Editor’s Note: In this, our last installment of the Points roundtable on Howard Becker’s Becoming a Marihuana User, we are thrilled to welcome the author himself. Here, Becker responds to our previous contributors and offers some insights of his own.
We’d also like to take this opportunity to once again thank Nancy Campbell, Mary Jane Gibson, Amanda Reiman, Cookie Woolner and Carl Hart for their intriguing, thought-provoking and entertaining contributions. We are honored to count you as members of the Points family.

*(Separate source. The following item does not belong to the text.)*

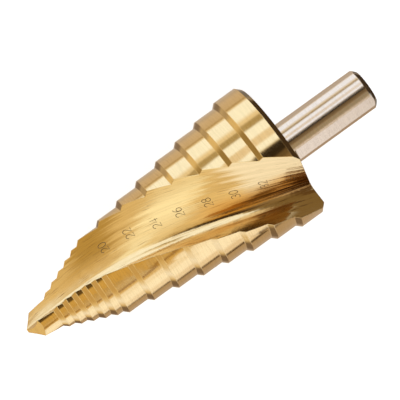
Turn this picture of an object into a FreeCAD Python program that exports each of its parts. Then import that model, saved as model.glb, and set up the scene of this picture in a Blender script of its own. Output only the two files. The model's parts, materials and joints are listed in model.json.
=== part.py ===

I have never been a “marijuana expert,” certainly never claimed to be such a thing. But I was, for quite a while, the only sociologist who had ever actually published anything about it. So, when it did become a legitimate topic of study and big shots and politicians convoked meetings to decide on scientific matters related to the subject, the attendees mostly consisted of physiologists and pharmacologists and psychologists. But, just to avoid troubles, the organizers of these events always thought they should have a social scientist and for quite a while I was the only one who had the slightest claim to be there. Eventually, of course, plenty of others joined me, including people like the anthropologist Mike Agar. Nancy Campbell talked with me about that phase of the thing and she did an excellent of getting me to tell about the politics of that period, which was pretty funny.
As a result of that phase of my “being an expert,” I became more expert than I had been by learning a lot from hanging around between meeting sessions with people like Mike and Andy Weil, who were doing research on the drug. A whole apparatus had been built up out of people who had met at such events and thus come to understand the politics involved at the level of science and research (also covered in my interview with Nancy Campbell). In addition, I was part of the informal information exchange created by Allen Ginsberg, who traveled constantly and kept his eye on who was doing research about what. He would call me when he came through Chicago to ask if I knew about so-and-so who had some interesting findings on this or that and wanting to know if I had anything new to tell him.
Well, I didn’t, not really, because my interests had moved on to other areas of activity, like art. But the basic ideas that I got out of making sense of the marijuana experience stayed with me because they traveled well and turned out to be useful in quite different areas. Most recently I devoted a chapter in What About Mozart? What About Murder?, to a sort of updating and generalizing of what I learned from the work I did fifty years ago, pointing out how it helps make sense out of a lot of other things, not just more recently invented substances but even what happens to people climbing Mt. Everest (where there isn’t a whole lot of oxygen in the air) and other situations where the ordinary inputs to our physical experiences take new values and produce novel feelings.